In different Tantrik lineages, we find the elements installed in very different places. Ex: the saddhantika lineage installed Earth in the heart chakra.
What effect do you think it would have on your relationship if you always install the Wind element in the heart center? YAM is the mantra of Air/Wind, not of the anahata chakra, whose intrinsic mantra is actually OM.
Do you ever notice that modern American yogis have rather unstable relationships? Imagine why?
Also, most of the geometric figures associated with the chakras today properly belong to the elements. Earth is traditionally represented by a (yellow) square, water by a (silvery) crescent moon, Fire by a downward-pointing (red) triangle, Wind by a hexagram or six-pointed star, and Space by a circle.
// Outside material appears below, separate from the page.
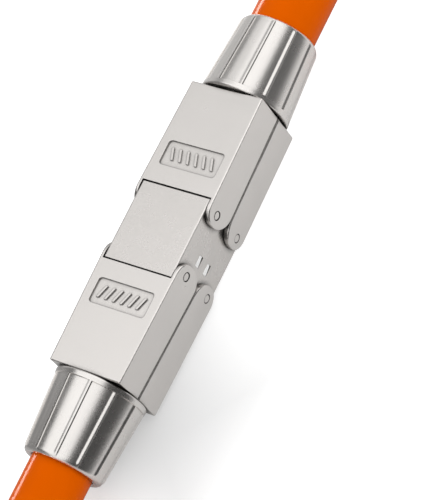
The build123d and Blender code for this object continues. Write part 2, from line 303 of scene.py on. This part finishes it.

Lastly, in Purananda’s 16th century text that is the basis for the popluar modern chakra system, the 5 elements are installed in the first 5 chakras of a 7 chakra system.
But this doesn’t really work, because the Space element is installed at the crown of the head, since this is where the yogi experiences an expansive opening into infinite consciousness. Space is the element that merges into the infinite, so it has to be at or near the crown.
What will hopefully come of this post? Some humility. A few less claims when it comes to esoteric subjects. Maybe a few less yoga teachers trying to tell their students what chakras are all about.